Early buzz indicated this adaptation of H.G. Wells' alien invasion novel would be Spielberg's return to big-budget popcorn fare. It kind of is, but be warned: this is popcorn with a vicious kick. I came out of the movie feeling exhilarated yet exhausted.
Spielberg doesn't aim for the mindless fun of "Independence Day." He aims to knock the wind out of us, and he hits his target well.
"War of the Worlds" works because Spielberg keeps the focus on the humans. Tom Cruise plays a neglectful father who suddenly must become very attentive when the aliens attack.
Unlike most apocalyptic thrillers, which show the devastation from an all-seeing perspective, "War of the Worlds" sees its attack solely through the terrified eyes of Cruise and his children (Dakota Fanning and Justin Chatwin). They often don't see exactly how an attack looks, but they always know how it feels. That makes their fear, and the audience's, much more intense.

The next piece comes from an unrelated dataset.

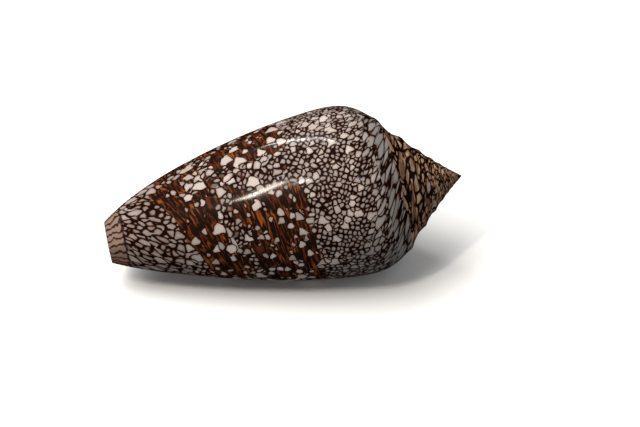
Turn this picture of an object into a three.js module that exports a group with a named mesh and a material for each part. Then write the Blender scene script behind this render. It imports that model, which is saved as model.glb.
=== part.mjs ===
// Cone shell: a dextral cone snail's shell, lying on its aperture.
//
// The shell is one sheet that the animal lays down at its lip, turn after turn, so it is
// one solid. Every place on it is given by two numbers: the turn, counted back from the
// lip (0 at the lip, -1 one whorl earlier), and the row, counted along the lip's edge from
// the suture over the shoulder to the siphonal end. Each turn is a larger copy of the last.
//
// Millimetres, +Z up. The apex points to +X, the aperture faces the table, and the origin
// is under the middle of the shell, on the table.
import * as THREE from 'three';
import { mergeVertices } from 'three/addons/utils/BufferGeometryUtils.js';

// Driving dimensions. Lengths along the axis are measured from the apex.
const LENGTH = 80;              // apex to siphonal end
const SHOULDER_RADIUS = 18.2;   // of the last whorl, at the lip
const SHOULDER_DROP = 18.4;     // how far below the apex the shoulder is, at the lip
const WHORL_GROWTH = 1.45;      // each turn is this many times as wide as the one before
const DROP_GROWTH = 1.38;       // and its shoulder this many times as far from the apex
const TURNS = 8;                // whorls that are modelled
const LIP_THICKNESS = 0.9;      // at the lip's edge
const WALL_THICKNESS = 1.5;     // deep inside
const CANAL_WALL = 0.85;        // at the siphonal end
const CAVITY_TURNS = 0.8;       // how far back the hollow is modelled
const THICKENING_TURNS = 0.15;  // how far back from the lip the wall reaches its full thickness

// The flank: it swells out below the shoulder, then tapers, slowly at first and at the end
// fast. The siphonal end winds out faster than the shoulder does.
const SWELLING = 0.31;          // how far the flank bulges beyond the shoulder
const SWELLING_REACH = 0.07;    // how soon it does, in flank lengths
const SWELLING_POWER = 1.4;
const TAPER = 0.54;
const TAPER_POWER = 1.84;
const END_TAPER = 0.155;
const END_TAPER_POWER = 9;
const CANAL_TIGHTENING = 0.75;
const TIGHTENING_POWER = 3;

// The ramp above the shoulder is a little hollow. How deep, in shoulder radii, and which way.
const RAMP_SAG = 0.017;
const SAG_ALONG = 0.78;
const SAG_INWARD = 0.62;

// Where the suture and the ceiling of the hollow lie on the whorl before, in shoulder radii
// below its shoulder.
const SUTURE_BELOW_SHOULDER = 0.15;
const CEILING_BELOW_SHOULDER = 0.27;

// The lip's edge, in turns: the notch on the ramp, the bow on the flank and how far it
// swings back at the siphonal end.
const NOTCH = 0.08;
const BOW = 0.015;
const SWING_BACK = 0.05;
const SWING_POWER = 6;

// The inner face. Under the shoulder it lies further in, by these shares of the wall.
const INSET_DOWN = 1.2;
const INSET_INWARD = 0.8;
const CORNER_WALL = 1.1;        // the wall just below the shoulder, in walls
const CORNER_REACH = 4;         // how far down it is thicker
const LEAST_ROW_STEP = 0.4;     // keeps the rows there apart

// How the shell lies: the lip's direction round the axis (0 is up, 90 is +Y) and the axis's
// slope, apex end up, in degrees.
const LIP_DIRECTION = 130.5;
const AXIS_SLOPE = 8;

// The two ends of the axis: the apex lies a little above the first whorl's shoulder, in its
// radii, and the pillar's end closes on a point near the axis.
const TIP_HEIGHT = 0.35;
const PILLAR_RADIUS = 0.3;
const PILLAR_TURN = -CAVITY_TURNS - 0.25;

// Facets
const STEPS = 40;               // columns in a turn
const RAMP_ROWS = 2;            // from the suture to the shoulder
const SUTURE_ROW = RAMP_ROWS + 1;
const CEILING_ROW = SUTURE_ROW + 1;
const FLANK_ROWS = 14;
const LAST_ROW = CEILING_ROW + FLANK_ROWS;
const ROW_SPREAD = 1.15;        // above 1, the rows are closer together at the siphonal end
const SAME_POINT = 1e-6;
const MERGE_WITHIN = 1e-4;

const { lerp, clamp, smoothstep, degToRad } = THREE.MathUtils;
const growth = (turn) => WHORL_GROWTH ** turn;

function shoulder(turn) {
  return { along: SHOULDER_DROP * DROP_GROWTH ** turn, radius: SHOULDER_RADIUS * growth(turn) };
}

// The flank runs from the shoulder (part 0) to the siphonal end (part 1).
function flank(turn, part) {
  const top = shoulder(turn);
  const swollen = 1 - Math.exp(-((part / SWELLING_REACH) ** SWELLING_POWER));
  const taper = 1 - TAPER * part ** TAPER_POWER - END_TAPER * part ** END_TAPER_POWER;
  const tightening = (1 + CANAL_TIGHTENING * part ** TIGHTENING_POWER) ** turn;
  return {
    along: lerp(top.along, LENGTH, part),
    radius: top.radius * (1 + SWELLING * swollen) * taper * tightening,
  };
}

function partBelow(turn, radiiBelow) {
  const top = shoulder(turn);
  return (radiiBelow * top.radius) / (LENGTH - top.along);
}

// The part of the flank just below the shoulder. Above the last whorl it is the same shape
// at a smaller size.
function riser(turn, radiiBelow) {
  const model = Math.max(turn, -1);
  const point = flank(model, partBelow(model, radiiBelow));
  const scale = growth(turn - model);
  const below = (point.along - shoulder(model).along) * scale;
  return { along: shoulder(turn).along + below, radius: point.radius * scale };
}

function rampPoint(turn, part) {
  const suture = riser(turn - 1, SUTURE_BELOW_SHOULDER);
  const top = shoulder(turn);
  const sag = RAMP_SAG * top.radius * 4 * part * (1 - part);
  return {
    along: lerp(suture.along, top.along, part) + SAG_ALONG * sag,
    radius: lerp(suture.radius, top.radius, part) - SAG_INWARD * sag,
  };
}

// How far down the flank a row is, from 0 at the shoulder to 1 at the siphonal end.
function flankPart(turn, row) {
  const start = partBelow(turn, CEILING_BELOW_SHOULDER);
  const step = (row - CEILING_ROW) / FLANK_ROWS;
  return lerp(start, 1, step * (ROW_SPREAD - (ROW_SPREAD - 1) * step));
}

// How far the lip's edge runs ahead at a row, in turns.
function lead(turn, row) {
  if (row <= RAMP_ROWS) {
    const part = row / RAMP_ROWS;
    return -NOTCH * part * (1 - part);
  }
  if (row <= SUTURE_ROW) return 0;
  const part = flankPart(turn, row);
  return BOW * Math.sin(Math.PI * part) * part - SWING_BACK * part ** SWING_POWER;
}

// The shell's section: a place along the axis and a radius.
function sectionPoint(turn, row) {
  if (row <= RAMP_ROWS) return rampPoint(turn, row / RAMP_ROWS);
  if (row <= SUTURE_ROW) return riser(turn, SUTURE_BELOW_SHOULDER);
  return flank(turn, flankPart(turn, row));
}

// Turn a place on the section into a point: the shell winds from up (+Z) to +Y.
function wind(turn, place) {
  const angle = degToRad(LIP_DIRECTION) + 2 * Math.PI * turn;
  return new THREE.Vector3(
    -place.along, place.radius * Math.sin(angle), place.radius * Math.cos(angle));
}

// The outer face. It starts at the suture, a line on the whorl before.
function outside(turn, row) {
  if (row === 0) return outside(turn - 1, SUTURE_ROW);
  const ahead = turn + lead(turn, row);
  return wind(ahead, sectionPoint(ahead, row));
}

function wallThickness(turn, row) {
  const flankWall = lerp(LIP_THICKNESS, WALL_THICKNESS, Math.min(1, -turn / THICKENING_TURNS));
  const canal = smoothstep(row, (LAST_ROW + CEILING_ROW) / 2, LAST_ROW);
  return lerp(flankWall, CANAL_WALL, canal);
}

function insetShoulder(turn, thickness) {
  const top = shoulder(turn);
  return {
    along: top.along + INSET_DOWN * thickness,
    radius: top.radius - INSET_INWARD * thickness,
  };
}

// The ceiling of the hollow, from the whorl before to the shoulder.
function ceilingPlace(turn, row, thickness) {
  const start = flank(turn - 1, flankPart(turn - 1, CEILING_ROW));
  const end = insetShoulder(turn, thickness);
  const part = row / RAMP_ROWS;
  return {
    along: lerp(start.along, end.along, part),
    radius: lerp(start.radius, end.radius, part),
  };
}

// The inner face of the flank, a wall's thickness in from the outer one.
function innerFlankPlace(turn, row, thickness) {
  const face = sectionPoint(turn, row);
  const top = insetShoulder(turn, thickness).along;
  const drop = clamp((face.along - top) / CORNER_REACH, 0, 1);
  const highest = top + LEAST_ROW_STEP * (row - RAMP_ROWS);
  return {
    along: row === LAST_ROW ? LENGTH : Math.max(face.along, highest),
    radius: face.radius - thickness * lerp(CORNER_WALL, 1, drop),
  };
}

// The inner face. It starts under the suture, a little further down the whorl before.
function inside(turn, row) {
  if (row === 0) return outside(turn - 1, CEILING_ROW);
  const ahead = turn + lead(turn, row);
  const thickness = wallThickness(turn, row);
  const place = row <= RAMP_ROWS ? ceilingPlace : innerFlankPlace;
  return wind(ahead, place(ahead, row, thickness));
}

// A closed surface, gathered triangle by triangle.
class Skin {
  constructor() {
    this.positions = [];
  }

  // A triangle with two corners in one place has no area and is left out.
  triangle(a, b, c) {
    const shortest = Math.min(a.distanceTo(b), b.distanceTo(c), c.distanceTo(a));
    if (shortest < SAME_POINT) return;
    for (const corner of [a, b, c]) this.positions.push(corner.x, corner.y, corner.z);
  }

  quad(a, b, c, d) {
    this.triangle(a, b, c);
    this.triangle(a, c, d);
  }

  geometry() {
    const loose = new THREE.BufferGeometry();
    loose.setAttribute('position', new THREE.Float32BufferAttribute(this.positions, 3));
    return mergeVertices(loose, MERGE_WITHIN);
  }
}

// A sheet of one face, from one turn to another and from one row to another.
function addSheet(skin, face, turns, rows, facesOut) {
  const columns = Math.round((turns.to - turns.from) * STEPS);
  for (let column = 0; column < columns; column += 1) {
    const turn = turns.from + column / STEPS;
    const next = turns.from + (column + 1) / STEPS;
    for (let row = rows.from; row < rows.to; row += 1) {
      const corners = [face(turn, row), face(next, row), face(next, row + 1), face(turn, row + 1)];
      skin.quad(...(facesOut ? corners : corners.reverse()));
    }
  }
}

function addApex(skin) {
  const tip = new THREE.Vector3(-TIP_HEIGHT * shoulder(-TURNS).radius, 0, 0);
  for (let column = 0; column < STEPS; column += 1) {
    const turn = -TURNS + column / STEPS;
    skin.triangle(tip, outside(turn + 1 / STEPS, 0), outside(turn, 0));
  }
  for (let row = 0; row < SUTURE_ROW; row += 1) {
    skin.triangle(tip, outside(-TURNS, row), outside(-TURNS, row + 1));
  }
}

function addLip(skin) {
  for (let row = 0; row < LAST_ROW; row += 1) {
    skin.quad(outside(0, row), inside(0, row), inside(0, row + 1), outside(0, row + 1));
  }
}

// The far end of the hollow: a wall across it, from its outer wall to the whorl before.
function addEndOfHollow(skin) {
  const turn = -CAVITY_TURNS;
  for (let row = 1; row < CEILING_ROW; row += 1) {
    skin.triangle(inside(turn, row), inside(turn, 0), inside(turn, row + 1));
  }
  for (let row = CEILING_ROW; row < LAST_ROW; row += 1) {
    skin.quad(
      inside(turn, row), outside(turn - 1, row),
      outside(turn - 1, row + 1), inside(turn, row + 1));
  }
}

// The siphonal end: the rolled sheet's edge, and the pillar's end inside it.
function addSiphonalEnd(skin) {
  const steps = CAVITY_TURNS * STEPS;
  for (let column = -steps; column < 0; column += 1) {
    const turn = column / STEPS;
    const next = (column + 1) / STEPS;
    skin.quad(
      outside(turn, LAST_ROW), outside(next, LAST_ROW),
      inside(next, LAST_ROW), inside(turn, LAST_ROW));
  }
  addPillarEnd(skin);
}

function addPillarEnd(skin) {
  const back = -CAVITY_TURNS;
  const middle = wind(PILLAR_TURN, { along: LENGTH, radius: PILLAR_RADIUS });
  for (let column = 0; column < STEPS; column += 1) {
    const turn = back - 1 + column / STEPS;
    skin.triangle(middle, outside(turn, LAST_ROW), outside(turn + 1 / STEPS, LAST_ROW));
  }
  skin.triangle(middle, outside(back, LAST_ROW), inside(back, LAST_ROW));
  skin.triangle(middle, inside(back, LAST_ROW), outside(back - 1, LAST_ROW));
}

function shellGeometry() {
  const skin = new Skin();
  const spire = { from: -TURNS, to: 0 };
  const lastTurn = { from: -1, to: 0 };
  const bodyAndInnerWall = { from: -1 - CAVITY_TURNS, to: 0 };
  const hollow = { from: -CAVITY_TURNS, to: 0 };
  addSheet(skin, outside, spire, { from: 0, to: SUTURE_ROW }, true);
  addSheet(skin, outside, lastTurn, { from: SUTURE_ROW, to: CEILING_ROW }, true);
  addSheet(skin, outside, bodyAndInnerWall, { from: CEILING_ROW, to: LAST_ROW }, true);
  addSheet(skin, inside, hollow, { from: 0, to: LAST_ROW }, false);
  addApex(skin);
  addLip(skin);
  addEndOfHollow(skin);
  addSiphonalEnd(skin);
  return skin.geometry();
}

// Tip the axis, centre the shell over the origin and set it down on the table.
function layDown(geometry) {
  geometry.rotateY(-degToRad(AXIS_SLOPE));
  geometry.computeBoundingBox();
  const box = geometry.boundingBox;
  const middle = box.getCenter(new THREE.Vector3());
  geometry.translate(-middle.x, -middle.y, -box.min.z);
}

function shell() {
  const geometry = shellGeometry();
  layDown(geometry);
  const material = new THREE.MeshStandardMaterial({
    color: 0x6b5648, roughness: 0.3, metalness: 0, flatShading: true });
  const mesh = new THREE.Mesh(geometry, material);
  mesh.name = 'shell';
  return mesh;
}

const part = new THREE.Group();
part.add(shell());

export default part;
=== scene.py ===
# %% [markdown]
# # A cone shell with a net of white tents
#
# A cone snail builds its shell at one edge only, the lip. The lip turns round the shell's
# axis and grows as it goes, so the whole shell is one sheet rolled up like a paper cone.
# This lesson grows that sheet in numbers, sews it into one closed skin, and paints it with
# nodes that follow the same growth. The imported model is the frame: it says how big the
# shell is and how it lies, and the finer skin made here takes its place.

# %% Load the frame
from math import pi, radians

import bmesh
import bpy
import numpy as np
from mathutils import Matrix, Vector


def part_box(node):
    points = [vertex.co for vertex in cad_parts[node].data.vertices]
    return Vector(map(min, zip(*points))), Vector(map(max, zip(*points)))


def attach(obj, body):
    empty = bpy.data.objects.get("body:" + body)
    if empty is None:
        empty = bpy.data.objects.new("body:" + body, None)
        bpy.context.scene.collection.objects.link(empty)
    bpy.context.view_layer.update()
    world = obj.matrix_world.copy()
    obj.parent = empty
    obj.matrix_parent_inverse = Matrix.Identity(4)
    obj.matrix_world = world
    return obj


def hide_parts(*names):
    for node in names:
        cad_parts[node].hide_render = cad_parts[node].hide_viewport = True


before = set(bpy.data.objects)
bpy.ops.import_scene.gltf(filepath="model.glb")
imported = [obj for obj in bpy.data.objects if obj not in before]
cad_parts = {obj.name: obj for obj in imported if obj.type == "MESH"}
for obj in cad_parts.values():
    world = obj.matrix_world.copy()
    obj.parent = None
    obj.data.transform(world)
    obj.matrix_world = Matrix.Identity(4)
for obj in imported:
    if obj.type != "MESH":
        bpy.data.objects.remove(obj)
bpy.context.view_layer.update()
low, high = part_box("shell")
print("the packed shell is", [round(1000 * side, 1) for side in high - low], "mm")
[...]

Spielberg's particular gift as a filmmaker is his ability to create just the right images to express an emotion or an idea. That gift is probably more important to "War of the Worlds" than any other film he has made.
The film offers an abundance of searing images, and many of them don't show aliens at all: A sea of dead bodies floating on the river. The carcass of a jet crashed into a house. A desperate man clawing through a windshield with his bare hands, slicing his palms as a child looks on in horror. These scenes and others will haunt me for a long time.
You know those ads that say you can lose weight simply by watching TV? Given that I felt like I sprinted for 20 miles after merely sitting in a movie theater watching "War of the Worlds," maybe those ads aren't kidding after all.